To better serve these applications, we launched the STM32H7R7/S7, the first STM32 with 64 KB of boot flash and 620 KB of RAM. The STM32H7R7/7S7 come with a NeoChrom GPU to accelerate bilinear interpolation and any angle texture mapping, freeing their Cortex-M7 to perform other tasks. Additionally, they also come with a 200 MHz 16-bit high-speed serial peripheral interface (XSPI), an 8-bit octal serial peripheral interface (OSPI), and Quad SPI Flash interfaces to rapidly fetch assets from the external memory modules and deliver them straight to the system cache, thus avoiding bottlenecks. Developers can also rely on a flexible memory controller interface to connect a fast 16/32-bit SDRAM.
Other physical and software considerations
Many other factors can seriously impact the creation and performance of a UI. For instance, choosing a package size with too few pins may have regrettable consequences, such as being forced to use a slower memory interface. If integrators only focus on the unit price, they may box their engineers in a very tight and compromising corner. Similarly, adding external RAM can help with scalability but may prove slower than embedded RAM. However, today, thanks to new GPUs like NeoChrom, it’s possible to rely on much more cost-effective MCUs as long as a team chooses the right memory configuration, thus enabling GUIs on many more products.
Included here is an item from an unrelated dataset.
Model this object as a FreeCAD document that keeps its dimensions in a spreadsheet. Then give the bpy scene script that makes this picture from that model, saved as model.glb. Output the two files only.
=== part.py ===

Additionally, another aspect of development that has a tremendous impact on memory utilization is the graphical framework. For instance, [TouchGFX, our free framework that comes with a Designer, a Simulator, and a code generator], offers numerous memory optimization schemes to help reduce the amount of RAM and flash needed. For instance, ST recently introduced new compression algorithms and support for vector fonts and graphics to save storage space. Similarly, rotation, zoom effects, videos, or support for multiple languages are optimized, and the availability of board support packages means that developers can very quickly test each MCU to see how they behave. Put simply, GUI development on MCUs is no longer the dark art it used to be.